Knowing little about rehabilitation training or skilling programs for visually impaired people, Rajendra began pursuing government jobs under reserved quota for persons with disabilities (PwDs). He switched several jobs because he struggled to perform the tasks in the absence of accessible tools or environment. He worked in the Maharashtra State Seeds Corporation, as a Gram Sevak, as a Junior Research Assistant and so on. 

A lot of government officials and departments continue to be ill informed about providing reasonable accommodation to persons with vision impairment, which can help them perform their roles effectively. This is when the Rights of Persons with Disabilities Act (2016) clearly mandates provision of accessible tools or assistance to make the physical and digital environment accessible for PwDs.

Rajendra was always under pressure of losing his job, fearing that his low productivity would become an issue with his peers and superiors.
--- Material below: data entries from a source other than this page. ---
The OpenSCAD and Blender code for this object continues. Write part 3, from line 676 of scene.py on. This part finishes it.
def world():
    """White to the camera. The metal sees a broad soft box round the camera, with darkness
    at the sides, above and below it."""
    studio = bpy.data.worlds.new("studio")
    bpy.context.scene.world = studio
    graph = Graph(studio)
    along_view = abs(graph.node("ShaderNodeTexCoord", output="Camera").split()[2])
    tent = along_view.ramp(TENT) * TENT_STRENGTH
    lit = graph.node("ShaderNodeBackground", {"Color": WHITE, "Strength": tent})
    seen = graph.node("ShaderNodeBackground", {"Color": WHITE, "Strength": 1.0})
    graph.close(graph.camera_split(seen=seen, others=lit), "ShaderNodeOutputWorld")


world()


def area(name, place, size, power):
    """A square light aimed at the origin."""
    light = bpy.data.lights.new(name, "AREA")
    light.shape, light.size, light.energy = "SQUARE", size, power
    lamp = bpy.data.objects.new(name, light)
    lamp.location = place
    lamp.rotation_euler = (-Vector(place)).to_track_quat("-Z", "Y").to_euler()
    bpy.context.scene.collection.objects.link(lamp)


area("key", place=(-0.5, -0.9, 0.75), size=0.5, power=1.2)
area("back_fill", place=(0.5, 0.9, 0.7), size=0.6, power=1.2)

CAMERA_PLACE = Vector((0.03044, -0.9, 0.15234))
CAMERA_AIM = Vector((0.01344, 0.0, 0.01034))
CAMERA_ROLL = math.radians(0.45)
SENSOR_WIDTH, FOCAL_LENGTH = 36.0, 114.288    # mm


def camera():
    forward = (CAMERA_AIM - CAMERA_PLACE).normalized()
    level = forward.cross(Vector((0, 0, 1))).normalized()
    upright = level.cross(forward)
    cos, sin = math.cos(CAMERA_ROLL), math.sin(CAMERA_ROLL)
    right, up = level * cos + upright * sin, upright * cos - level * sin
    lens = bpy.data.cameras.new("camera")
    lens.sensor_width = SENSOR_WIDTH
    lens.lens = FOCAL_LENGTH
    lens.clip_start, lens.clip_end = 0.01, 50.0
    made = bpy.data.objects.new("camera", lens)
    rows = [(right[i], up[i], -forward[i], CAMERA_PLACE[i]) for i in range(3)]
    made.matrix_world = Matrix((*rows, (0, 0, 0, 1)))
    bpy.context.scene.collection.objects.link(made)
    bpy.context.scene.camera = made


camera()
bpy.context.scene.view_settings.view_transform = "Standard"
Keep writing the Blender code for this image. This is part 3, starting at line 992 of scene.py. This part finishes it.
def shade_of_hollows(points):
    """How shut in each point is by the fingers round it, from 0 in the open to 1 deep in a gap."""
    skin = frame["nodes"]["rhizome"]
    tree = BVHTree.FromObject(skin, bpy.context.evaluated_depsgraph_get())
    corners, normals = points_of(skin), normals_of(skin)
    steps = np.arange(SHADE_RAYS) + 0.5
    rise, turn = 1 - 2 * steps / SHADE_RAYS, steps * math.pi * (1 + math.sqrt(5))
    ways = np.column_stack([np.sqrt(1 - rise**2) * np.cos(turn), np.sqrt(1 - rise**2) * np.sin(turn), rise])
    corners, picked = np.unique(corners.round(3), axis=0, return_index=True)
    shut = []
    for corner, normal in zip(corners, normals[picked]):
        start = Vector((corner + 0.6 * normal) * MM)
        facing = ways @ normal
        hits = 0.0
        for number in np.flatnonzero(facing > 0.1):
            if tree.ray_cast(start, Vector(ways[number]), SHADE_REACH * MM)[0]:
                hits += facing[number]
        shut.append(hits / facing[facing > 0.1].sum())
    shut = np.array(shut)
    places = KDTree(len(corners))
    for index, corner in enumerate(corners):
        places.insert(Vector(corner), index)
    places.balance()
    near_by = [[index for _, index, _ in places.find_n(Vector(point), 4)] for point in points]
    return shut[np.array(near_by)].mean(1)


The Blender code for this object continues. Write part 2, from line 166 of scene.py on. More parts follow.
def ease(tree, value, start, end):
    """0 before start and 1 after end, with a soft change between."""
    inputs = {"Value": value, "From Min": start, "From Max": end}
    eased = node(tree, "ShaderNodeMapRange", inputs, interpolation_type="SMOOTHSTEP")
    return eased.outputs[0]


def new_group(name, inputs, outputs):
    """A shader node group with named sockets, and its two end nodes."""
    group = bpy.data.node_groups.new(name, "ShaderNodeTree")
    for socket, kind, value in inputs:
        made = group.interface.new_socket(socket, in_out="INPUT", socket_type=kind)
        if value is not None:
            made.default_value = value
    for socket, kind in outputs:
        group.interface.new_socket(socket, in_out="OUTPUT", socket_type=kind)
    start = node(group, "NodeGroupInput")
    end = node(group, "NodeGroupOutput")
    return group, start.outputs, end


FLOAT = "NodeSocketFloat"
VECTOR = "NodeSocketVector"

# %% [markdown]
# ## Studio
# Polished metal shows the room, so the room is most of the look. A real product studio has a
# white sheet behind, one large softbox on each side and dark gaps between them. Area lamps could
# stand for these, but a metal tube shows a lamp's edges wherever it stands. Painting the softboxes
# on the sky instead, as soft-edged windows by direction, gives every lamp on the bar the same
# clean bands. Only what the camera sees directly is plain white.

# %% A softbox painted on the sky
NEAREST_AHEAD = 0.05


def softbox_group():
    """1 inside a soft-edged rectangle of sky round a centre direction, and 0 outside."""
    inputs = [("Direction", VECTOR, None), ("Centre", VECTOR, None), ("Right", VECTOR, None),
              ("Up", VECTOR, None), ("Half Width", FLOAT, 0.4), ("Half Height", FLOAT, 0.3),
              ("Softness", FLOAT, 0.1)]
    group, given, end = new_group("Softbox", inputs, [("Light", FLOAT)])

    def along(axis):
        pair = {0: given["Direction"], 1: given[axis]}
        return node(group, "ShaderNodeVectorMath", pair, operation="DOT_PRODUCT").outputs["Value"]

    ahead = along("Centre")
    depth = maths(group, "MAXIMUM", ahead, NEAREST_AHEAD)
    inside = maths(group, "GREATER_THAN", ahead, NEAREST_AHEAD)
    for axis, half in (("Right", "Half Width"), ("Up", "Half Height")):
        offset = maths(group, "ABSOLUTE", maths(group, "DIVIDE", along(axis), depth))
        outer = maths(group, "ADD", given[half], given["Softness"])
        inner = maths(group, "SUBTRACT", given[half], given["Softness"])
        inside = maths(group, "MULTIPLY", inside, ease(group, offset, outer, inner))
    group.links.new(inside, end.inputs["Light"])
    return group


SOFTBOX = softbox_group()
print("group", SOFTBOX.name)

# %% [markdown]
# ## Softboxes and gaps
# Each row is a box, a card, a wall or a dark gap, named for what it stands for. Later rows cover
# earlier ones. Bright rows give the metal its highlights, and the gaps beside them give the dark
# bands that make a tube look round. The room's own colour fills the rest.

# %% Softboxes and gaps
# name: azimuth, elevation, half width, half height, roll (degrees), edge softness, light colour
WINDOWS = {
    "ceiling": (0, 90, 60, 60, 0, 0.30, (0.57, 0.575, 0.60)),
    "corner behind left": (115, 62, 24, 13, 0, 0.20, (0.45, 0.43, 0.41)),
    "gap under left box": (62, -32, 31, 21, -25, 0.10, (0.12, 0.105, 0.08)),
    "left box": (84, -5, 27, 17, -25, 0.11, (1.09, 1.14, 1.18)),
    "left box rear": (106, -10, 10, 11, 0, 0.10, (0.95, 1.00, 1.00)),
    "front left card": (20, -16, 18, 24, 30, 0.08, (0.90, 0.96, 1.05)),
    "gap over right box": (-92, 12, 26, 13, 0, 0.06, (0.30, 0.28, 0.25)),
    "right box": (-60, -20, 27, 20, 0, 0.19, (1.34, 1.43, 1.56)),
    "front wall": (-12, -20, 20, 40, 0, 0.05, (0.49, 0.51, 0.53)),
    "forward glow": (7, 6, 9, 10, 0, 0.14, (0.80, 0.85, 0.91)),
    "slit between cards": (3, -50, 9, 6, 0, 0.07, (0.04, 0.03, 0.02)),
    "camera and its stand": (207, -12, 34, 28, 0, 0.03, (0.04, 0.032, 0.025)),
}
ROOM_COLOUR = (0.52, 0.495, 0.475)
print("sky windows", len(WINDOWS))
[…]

So, he tried harder than everyone else, taking sighted assistance both inside and outside the office. 
Luckily in his latest job in Animal Department and Farming, a senior recognized Rajendra’s challenge and moved him to a more suited role of guiding farmers via phone and in-person visits. The role involved disseminating information and maintaining a daily record of callers or visitors. For this, he took help from his wife and daughter every day, to help him write and record data. 

When he sought help from the Eyeway Helpdesk, our counselor recommended the use of computers and Microsoft Office functions to increase efficiency. At first, Rajendra was a bit hesitant, but through follow up calls, the counselor convinced him stating how much time he could save, apart from gaining the ability to work independently. 

Taking step by step guidance from the Eyeway team, Rajendra downloaded a screen reading software on his old computer and learnt the basics of MS Word and Excel from the counselor. He was also suggested to join online workshop for advanced computer training. 

Today, Rajendra can seamlessly perform his job using a computer, independently maintaining data records, writing letters, and reading hard copies with the help of some smartphone accessible applications.